As a site grows in popularity and other sites point to it using those tags, the site will move up the rank of searched items. “If a site’s not listed within the first few pages of a search, it probably won’t be found,” Erickson said.

Tags are placed on 200Tickets.com in a “Tag Cloud,” a grouping of tags, and if some clicks on it, they will be taken to the site that bought that tag. A person would have to visit 200Tickets.com to do that. More likely is a scenario where someone searches for that subject using those tags, and a search engine will go out and find websites associated with those tags.

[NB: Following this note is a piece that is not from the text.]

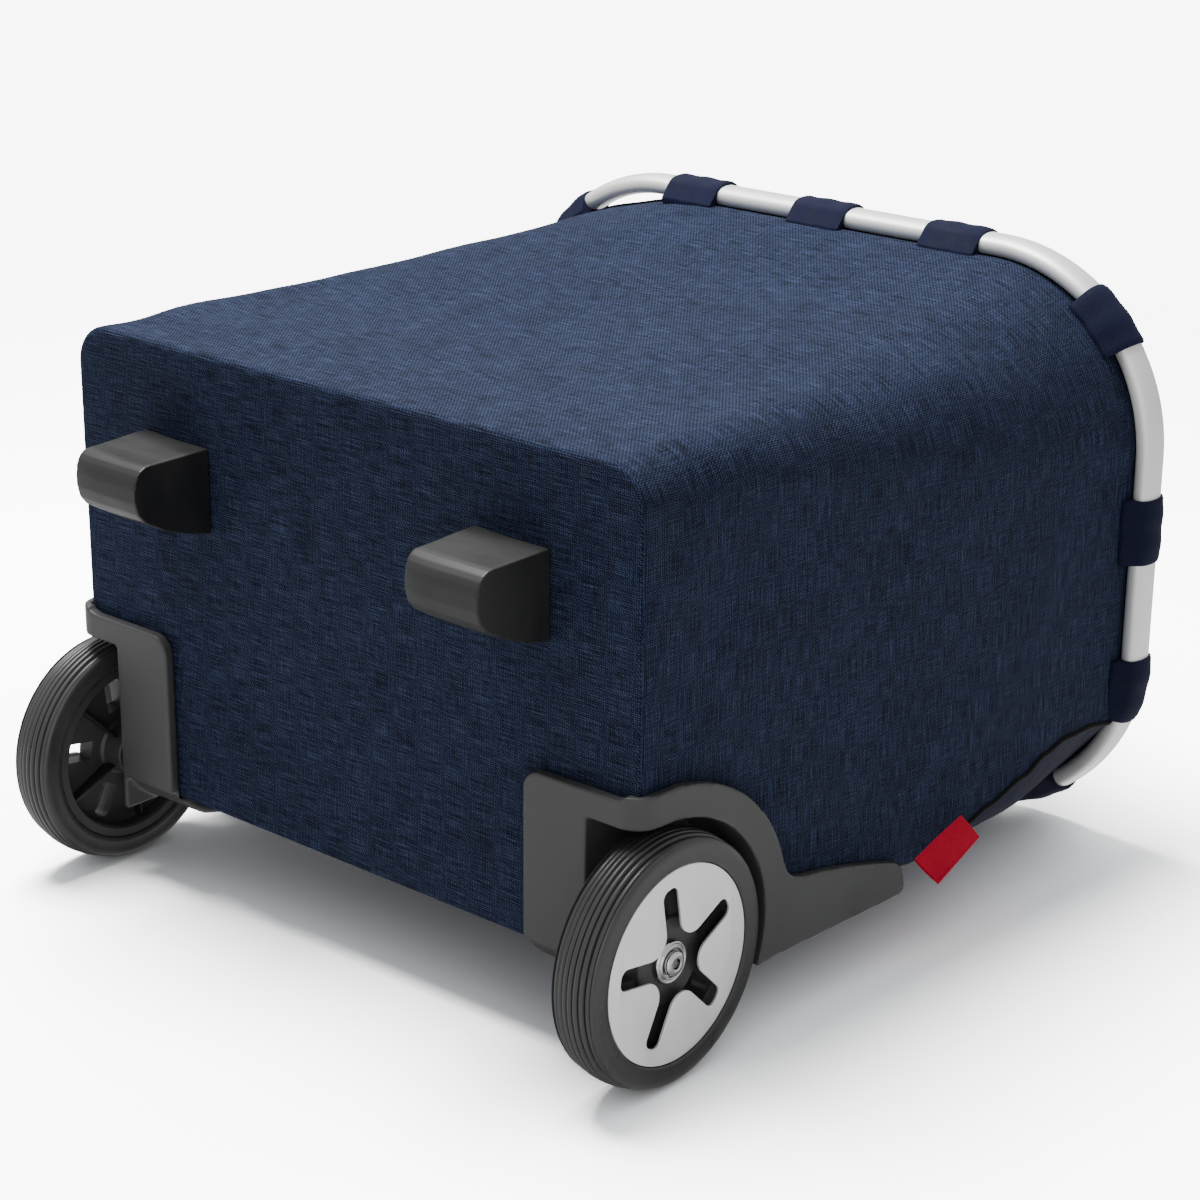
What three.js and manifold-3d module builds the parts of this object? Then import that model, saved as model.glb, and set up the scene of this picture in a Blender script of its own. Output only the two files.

Each purchased tag expires after two years, and if 200Tickets.com does not list a tag a buyer would like to use, that buyer can suggest an alternative. Erickson is quick to add that the most utilized criteria to index websites is content, so brokers should build their sites to optimize searches.

“It’s an inbound lane into your website,” Erickson said of 200Tickets.com. “The ticket brokering business is very competitive, so companies have to utilize everything at their disposal to gain an advantage.”